Again, that's where we have more insight, we would project, yeah, this timelines roughly. On the capacities that have become or will become online in this space, I think, I guess what you are indicating here is that maybe the capacity utilization will be not that high at the beginning. That's right. For us as a supplier into such processes, that's not necessarily a big topic. What we probably will see indeed that other than we have been seeing during the last few quarters that as you would expect that the demand for systems and instruments, et cetera, has been rather high because no those are not subject to inventory or stocking.

That we might see maybe a little bit more yeah. Let's say kind of uniform demand for both systems and consumables. I'm talking order intake here now or orders, right? For stage revenue, then everything is a little bit more flattened out anyway. Maybe that is what I would expect. In general, I wouldn't say that we see a particular unusual situation in the industry. You always have certain fluctuations of capacity utilizations, and then very often when capacity utilizations are high, a lot of investments are started. Of course, logically, this reduces the average capacity utilization significantly, and then you will see less new capacities being triggered.

I would see us quite in a normal cycle here and would not have, you know, like, at any additional caveats to our expectations here.

Naresh Chouhan
Analyst, Intron Health

Thank you.

Operator

We have a follow-up from Matthew Weston. Mr. Weston, please go ahead.

Matthew Weston
Analyst, Credit Suisse

Thank you very much. Joachim, thanks for your patience with the follow-on. It's just a quick question about client inventory at COVID manufacturers. I'm just curious, if I ordered a great deal of Sartorius inventory for mRNA manufacture, and subsequently, I realized I didn't need it. I was a buyer manufacturer who did make many other things that use Sartorius products.

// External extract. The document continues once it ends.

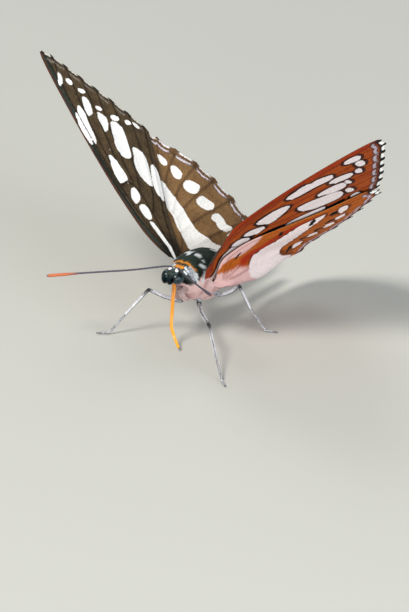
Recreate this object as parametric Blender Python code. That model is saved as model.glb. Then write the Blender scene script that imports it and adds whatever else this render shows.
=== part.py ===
"""Common sergeant butterfly, Athyma perius, at life size, standing with half-raised wings.

Sizes are in millimetres and MM turns them to metres where a mesh is made. A place on the
animal is written (forward, left, up) from the point midway between the fore wings' bases.
The animal faces -Y, its left is +X, and the floor it stands on is Z = 0.
"""

import math

import bmesh
import bpy
from mathutils import Matrix, Vector
from mathutils.bvhtree import BVHTree
from mathutils.geometry import delaunay_2d_cdt

MM = 0.001
GAP = 0.3                      # clearance between parts that meet
BASE_HEIGHT = 9.5              # fore wing bases above the floor
ORIGIN_BEHIND = 4.2            # frame origin behind the fore wing bases
SIDES = (("left", 1), ("right", -1))

# Wings: outward and rearward distances on each wing's own plane
MEMBRANE = 0.5                 # wing thickness
VEIN_RISE = 0.12               # ridge height above the membrane
VEIN_HALF = 0.25               # half of a ridge's width
PLAN_STEP = 1.7                # spacing of points along edges and veins
GRID_STEP = 2.3                # spacing of points on the open membrane
WING_BASE_LEFT = 2.41          # half of the distance between the wing bases
WING_GAP = 0.35                # hind wing's clearance below the fore wing
OVERLAP_EDGE = 0.6             # the hind wing starts to rise this far past the fore wing
OVERLAP_RISE = 7.0             # and lies on its own plane this much farther on

FORE_WING = {
    "base": (0.0, WING_BASE_LEFT, 0.3),
    "costa": [(0.5, -1.3), (2.2, -3.0), (5.0, -4.2), (10.0, -4.7), (15.0, -4.55),
              (20.0, -4.0), (24.5, -3.2), (28.5, -2.3), (31.5, -1.4), (32.9, -0.7)],
    "vein_ends": [(33.1, 0.0), (32.4, 1.7), (30.6, 3.5), (28.7, 5.5), (26.8, 7.5),
                  (24.8, 9.7), (22.6, 12.0), (20.2, 14.2)],
    "dorsum": [(19.3, 14.5), (16.5, 12.5), (13.1, 9.9), (9.5, 7.1), (6.0, 4.6),
               (3.0, 3.1), (0.9, 2.2)],
    "scallop": 0.25,
    "veins": [
        [(1.4, -1.0), (6.0, -3.3), (12.0, -4.0), (17.0, -4.1)],
        [(1.4, -0.6), (4.5, -2.0), (8.0, -2.8), (11.4, -2.9)],
        [(11.4, -2.9), (18.0, -2.8), (25.0, -1.8), (29.5, -0.9), (32.2, -0.3)],
        [(7.6, -2.75), (14.0, -3.5), (22.0, -3.2)],
        [(25.0, -1.8), (29.0, -0.2), (31.8, 1.4)],
        [(11.6, -2.2), (18.0, -1.3), (24.5, 0.6), (30.1, 3.1)],
        [(11.9, -1.2), (17.0, 0.6), (23.0, 3.0), (28.2, 5.1)],
        [(11.4, 0.5), (15.4, 1.7), (20.5, 3.9), (26.3, 7.1)],
        [(9.9, 0.9), (13.0, 3.0), (18.0, 6.0), (24.3, 9.3)],
        [(6.8, 0.8), (9.8, 4.0), (15.5, 7.9), (22.1, 11.6)],
        [(1.4, 0.2), (4.0, 0.4), (6.8, 0.8), (9.9, 0.9), (11.4, 0.5)],
        [(11.4, -2.9), (11.6, -2.2), (11.9, -1.2), (11.4, 0.5)],
        [(1.4, 0.9), (6.0, 3.2), (13.0, 8.3), (19.7, 13.4)],
    ],
}
FORE_POSE = {
    "left": {"turns": (43.5, 6.7, -16.8), "bend": (-0.014, -0.067, 0.175)},
    "right": {"turns": (44.5, 7.1, -16.6), "bend": (-0.041, -0.015, -0.063)},
}
FORE_LENGTH = 33.0

HIND_WING = {
    "base": (-2.0, WING_BASE_LEFT, -0.5),
    "costa": [(0.4, -0.7), (2.2, -1.9), (4.6, -2.2), (6.8, -2.0), (8.6, -1.1), (10.8, 0.9),
              (13.2, 3.2), (15.4, 5.3), (17.6, 7.0), (19.6, 8.4)],
    "vein_ends": [(20.4, 10.0), (20.3, 12.0), (19.1, 13.9), (16.5, 14.9), (13.7, 16.5),
                  (10.7, 17.9), (7.2, 18.8), (3.6, 18.9), (1.2, 18.2)],
    "dorsum": [(0.2, 16.8), (-0.5, 14.0), (-0.7, 10.5), (-0.4, 7.0), (0.2, 4.0), (0.4, 2.0)],
    "scallop": 0.45,
    "veins": [
        [(1.3, 0.1), (3.4, -1.2), (6.6, -1.3), (8.6, -0.3), (11.5, 2.3), (14.5, 5.2),
         (17.5, 7.6), (19.0, 8.8)],
        [(1.3, 0.4), (4.0, 0.0), (8.0, 1.7), (13.5, 5.8), (19.9, 11.5)],
        [(8.1, 2.1), (13.0, 7.2), (17.6, 12.1)],
        [(8.3, 3.0), (12.0, 8.0), (15.7, 13.8)],
        [(7.2, 4.4), (10.5, 9.5), (13.3, 15.8)],
        [(6.3, 4.5), (8.5, 10.5), (10.4, 17.2)],
        [(4.2, 3.4), (5.7, 10.5), (7.0, 18.1)],
        [(1.3, 0.7), (2.5, 2.1), (4.2, 3.4), (6.3, 4.5), (7.2, 4.4)],
        [(8.0, 1.7), (8.1, 2.1), (8.3, 3.0), (7.2, 4.4)],
        [(1.3, 1.2), (1.9, 4.5), (2.7, 11.0), (3.4, 18.1)],
    ],
}
HIND_TURNS = (38.0, 6.7, -10.0)

# Body: half sizes are along, across and upward, before the body's pitch
BODY_PITCH = 14.0
THORAX_CENTRE = (-1.1, 0.0, -1.0)
# Distance along the body's axis from the thorax's centre, half width, height above the
# axis and depth below it
THORAX_SECTIONS = [
    (4.7, 0.7, 0.65, 0.7), (4.3, 1.2, 1.0, 1.05), (3.8, 1.85, 1.25, 1.35),
    (3.28, 2.25, 1.5, 1.75), (2.6, 2.5, 2.05, 2.4), (1.9, 2.7, 2.4, 3.15),
    (1.2, 2.8, 2.6, 3.7), (0.0, 2.92, 2.7, 4.05), (-1.5, 2.95, 2.7, 4.25),
    (-2.9, 2.75, 2.45, 4.2), (-3.9, 2.3, 2.1, 3.5), (-4.6, 1.7, 1.65, 2.5),
    (-5.0, 1.2, 1.2, 1.7),
]
THORAX_CORNERS = 32
SECTION_STEP = 0.65            # spacing of the thorax's sections
THORAX_SIDE = 2.35             # flat sides of the thorax
SHOULDER_TILT = 36.9           # flat seats of the fore wings, above level
SHOULDER_REACH = 2.36          # shoulder seats from the thorax's centre
NECK_ALONG = 4.0               # flat front of the thorax, along the body's axis
WAIST_ALONG = -4.7             # flat back of the thorax, along the body's axis
HEAD_CENTRE = (3.8, 0.0, -0.1)
HEAD_HALF = (1.15, 1.3, 1.0)
HEAD_SIDE = 0.8                # flat seats of the eyes
EYE_CENTRE = (4.0, 0.75, -0.08)
EYE_HALF = (0.9, 0.82, 0.95)
ABDOMEN_DROOP = 15.0
ABDOMEN_LENGTH = 12.4
ABDOMEN_FRONT = 1.15
ABDOMEN_RADIUS = 1.45
ABDOMEN_TIP = 0.45
ABDOMEN_WIDEST = 0.3           # share of the abdomen's length from its front
ABDOMEN_RINGS = 7
RING_PINCH = 0.05              # share of the radius lost between two rings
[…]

Would you entertain it if I came to you and said, "Would you have it back and I will swap it for stuff that I need for everything else?", or that inventory sits with the customer and there is nothing that you will do about it?

Joachim Kreuzburg
CEO, Sartorius AG

Yeah. Thanks for that question. I think it's a question that quite logically comes to one's mind. I know that there have been some comments made by other players in the industry, you know, the quarters before, that somehow I think left the impression that this was quite a usual, whatever, you know, behavior and kind of negotiation or so. I wouldn't see that very much. The reason is the following. A very significant portion of vaccine manufacturing have been made by CDMO or CMOs. There are, for those products that are standard products, they can typically use them also indeed in other processes.

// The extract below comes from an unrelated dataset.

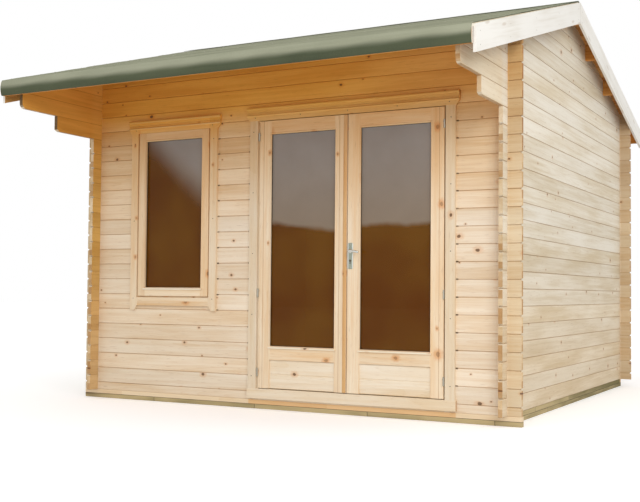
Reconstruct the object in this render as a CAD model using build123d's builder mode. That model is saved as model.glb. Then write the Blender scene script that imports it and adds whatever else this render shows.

I think that was a comment that was made before, as I just said, by other players. We would also see. Where the products are custom made for that very process, there is no point that we could take them back. Both ways, it's rather not a scenario where we are taking back products.

Matthew Weston
Analyst, Credit Suisse

Okay. Many thanks indeed.

Joachim Kreuzburg
CEO, Sartorius AG

You're welcome.

Operator

Sorry. That was our last question. I hand back to Dr. Kreuzburg for closing comments.

Joachim Kreuzburg
CEO, Sartorius AG

Yeah. Once again, thanks, everyone, for participating in this call and your continuous interest in Sartorius and Sartorius Stedim Biotech. We appreciate that a lot. I think I just close the call by saying that we are looking forward to be in touch, when we will publish our Q1 figures in roughly 12 or 13 weeks from now. Take care. All the very best for everyone. Bye-bye.

Rainer Lehmann
CFO, Sartorius AG

Bye, everybody.

Operator

Ladies and gentlemen, the conference is now concluded and you may disconnect your telephone. Thank you very much for joining, and have a pleasant evening. Goodbye.